Divide by the number of times that unique point appears in the input list. This reduces the chance of annomilies in the mapping being selected by biasing selection towards coordinates which appear fequently.
Select the coordinate which has the smallest weighted value.
Check the weighted value against some scalar threshold (optional).
Return this coordinate if it is less than or equal to the thresshold; else return NaN.

In code, this procedure can be expressed as follows:



In [4]:

    
# Imports
import numpy as np
from collections import Counter
from haversine import haversine



In [5]:

    
def most_central_point(geos_array, valid_medoid):
    """
    Algorithm to find the point that is most central (i.e., medoid)
    using the haversine formula. Distances are weighted by the number of observations.

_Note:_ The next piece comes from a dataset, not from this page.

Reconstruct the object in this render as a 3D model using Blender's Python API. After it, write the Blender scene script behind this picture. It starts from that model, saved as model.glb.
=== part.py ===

    :param geos_array: a list of coordinate
    :type geos_array: list of tuples (must be immutable as this will be hashed)
    :param valid_medoid: min for mean distance to all other points / number of observations.
    :type valid_medoid: float or int
    :return: medoid coordinate
    """
    # Count the number times each coordinate appears in `geos_array`
    geos_array_count = dict(Counter(geos_array))
    
    # Define a list of unique coordinates
    uniuqe_geos = list(set(geos_array))

    # Compute the distance from each point to all of the others
    coord_dict = {i: [haversine(i, j) for j in uniuqe_geos if j != i] for i in uniuqe_geos}

    # Compute the mean distance for each coordinate and divide by the number of times it occured
    coord_dict_mean = {k: mean(v) / float(geos_array_count[k]) for k, v in coord_dict.items()}

    # Use the coordinate with the smallest corresponding value
    medoid_mean_coord = min(coord_dict_mean, key=coord_dict_mean.get)

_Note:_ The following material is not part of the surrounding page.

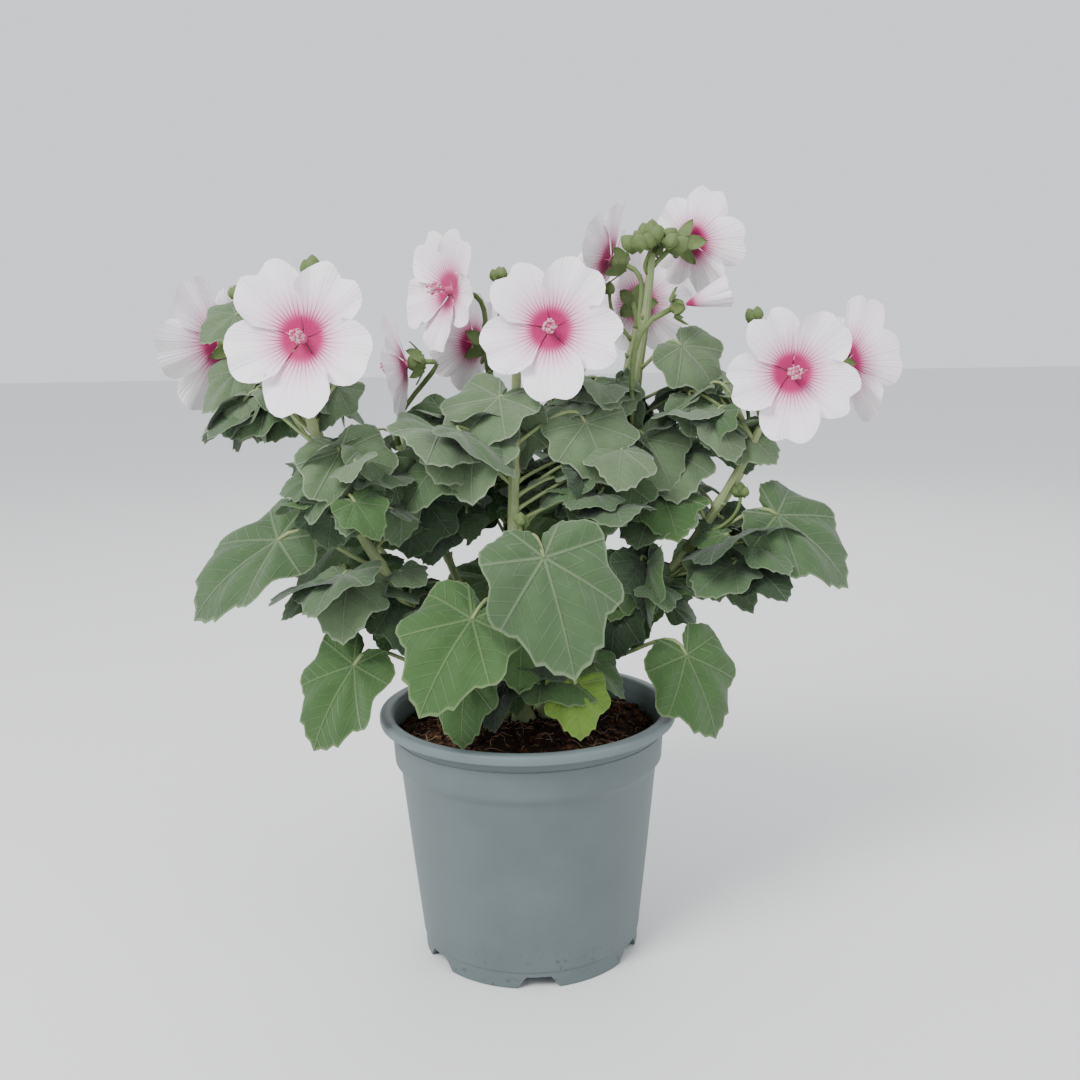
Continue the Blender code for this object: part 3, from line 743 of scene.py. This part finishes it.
def petal(bm, throat, turn, centre, radius, cup, half_angle, rng):
    """One notched petal of a bloom, wavy at its rim, with one side under its neighbour."""
    waves = [(rng.uniform(2.2, 4.2), rng.uniform(0, math.tau)) for _ in range(2)]
    size = radius * rng.uniform(0.95, 1.03)
    notch = rng.uniform(0.06, 0.15)

    def shape(s, t):
        x = s * 2 - 1
        spread = half_angle * (PETAL_CLAW + (1 - PETAL_CLAW) * math.sin(math.pi / 2 * min(1, t * 1.6)))
        angle = centre + x * spread
        edge = 1 - SHOULDER_DROP * abs(x) ** 2.5 - notch * math.exp(-((x / NOTCH_WIDTH) ** 2))
        out = size * (PETAL_FOOT + (1 - PETAL_FOOT) * t * (1 + (edge - 1) * t * t))
        ripple = sum(math.sin(k * x * math.pi + p) for k, p in waves) * PETAL_RIPPLE * t**2.2
        rise = cup * t**1.25 + ripple + PETAL_OVERLAP * x * t - PETAL_CURL * t**5
        return throat + turn @ on_circle(out, angle, size * rise), (PETAL_TILE * s, t), t

    sheet(bm, PETAL_COLUMNS, PETAL_ROWS, shape)


def sepal(bm, base, turn, angle, length, width):
    """One pointed lobe of the calyx."""

    def shape(s, t):
        side = s * 2 - 1
        x = side * width * (1 - t) ** 0.75 * (1 + 1.2 * t)
        out = SEPAL_FOOT + length * t * SEPAL_OUT
        rise = length * SEPAL_RISE * t - SEPAL_HOLLOW * side**2
        spot = Matrix.Rotation(angle, 3, "Z") @ Vector((out, x, rise))
        return base + turn @ spot, on_tile(GREEN_TILE, s, t), t

    verts = sheet(bm, SEPAL_COLUMNS, SEPAL_ROWS, shape, 1)[0]
    bmesh.ops.remove_doubles(bm, verts=verts, dist=SEAM)


def calyx(bm, throat, turn, facing, scale):
    """The cup behind the petals with its five lobes."""
    base = throat - facing * CALYX_DEPTH * scale
    centres = [base + facing * far * scale for far, _ in CALYX_RINGS]
    radii = [radius * scale for _, radius in CALYX_RINGS]
    tube(bm, centres, radii, CALYX_SIDES, 1, GREEN_TILE, CALYX_FLUTES)
    foot = base + facing * SEPAL_HEIGHT * scale
    for k in range(PETALS):
        sepal(bm, foot, turn, math.tau * (k + 0.5) / PETALS, SEPAL_LENGTH * scale, SEPAL_WIDTH * scale)


def column(bm, throat, turn, facing, rng):
    """The staminal column: a pink stalk with a brush of pollen heads."""
    centres = [throat + facing * far for far, _ in COLUMN_RINGS]
    tube(bm, centres, [radius for _, radius in COLUMN_RINGS], COLUMN_SIDES, 2, PINK_TILE)
    for k in range(STAMENS):
        height = rng.uniform(4.2, 11.5)
        angle = k * GOLDEN_TURN
        out = rng.uniform(1.4, 2.9) * (1.1 - abs(height - STAMEN_BULGE) * 0.11)
        grain(bm, throat + turn @ on_circle(out, angle, height), POLLEN_SIZE, rng, 3 if k % 3 else 2)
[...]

    # Check against threshold
    if coord_dict_mean[medoid_mean_coord] <= valid_medoid:
        return medoid_mean_coord
    else:
        return np.NaN

While I have yet to formalize a validation procedure, by simple inspection this process appears to reliably see through the noise and select a single, plausable coordinate to represent most of the organizations in the database.